I know there’s a plethora of theory/scales/modes videos out there, I’ve watched many, but nothing seems to stick. That there are so many videos proves (I think) that I’m not alone. Admittedly, it is a difficult subject. Inevitably what ends up happening (and I think this is true for a lot of guitarists), is that they try to learn some theory, try to apply it, and then say ‘screw it’, I’m just gonna play whatever sounds good (and if it doesn’t sound good, play it loud and proud).

You’re a great teacher Troy! You know how to get into the mindset of the student, and I think that’s what distinguishes you from a lot of the rest. For instance, in the pickslanting primer, you make the point that it’s not only ok but encouraged to practice fast: that was the first time I’d ever heard a guitar teacher say that. And it worked!

In any case, I hope you consider (some day) making a theory/scales/chords/harmony module, we’d eat it up in a second.

Again, I don’t know that we’ll do something like “what’s a dominant chord” just on its own. But you may end up learning that anyway in lessons like this one from today, where learning the sound of a 13 chord is kind of the byproduct of learning how to play the phrase we’re walking through. Did that message come across, or is the subject matter still a little foreign without the specific harmony instruction?

I think it came across well. It is the type of subject matter that (I think) one has to watch a few times to really understand, but music is often that way!

That’s how music works actually. You play something that you like, and then you can analyze - why it sounds good. Musical theory is descriptive in general, not prescriptive. Practice and experimenting gives more than knowledge how to write a species counterpoint )

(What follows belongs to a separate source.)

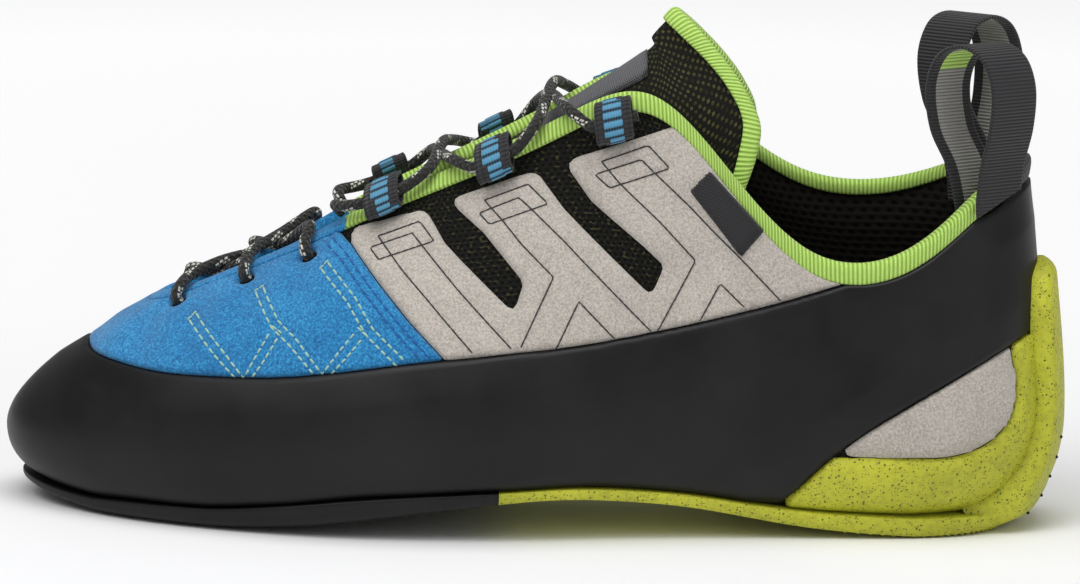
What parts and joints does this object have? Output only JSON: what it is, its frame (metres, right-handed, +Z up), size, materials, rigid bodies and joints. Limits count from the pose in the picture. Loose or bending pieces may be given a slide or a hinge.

I cannot understand why guitar people are obsessed with improvisation before they (a) learn a large body of pieces or (b) learn to compose when they have lots of time to perfect their composition. Indeed, what guitar people call “theory” is often heuristics for improvisation, and that makes me sad. I believe that the single most catastrophic thing that can happen to a musician is premature improvisation, and note that this does not happen with the classical violin or piano students, and note their superior outcomes.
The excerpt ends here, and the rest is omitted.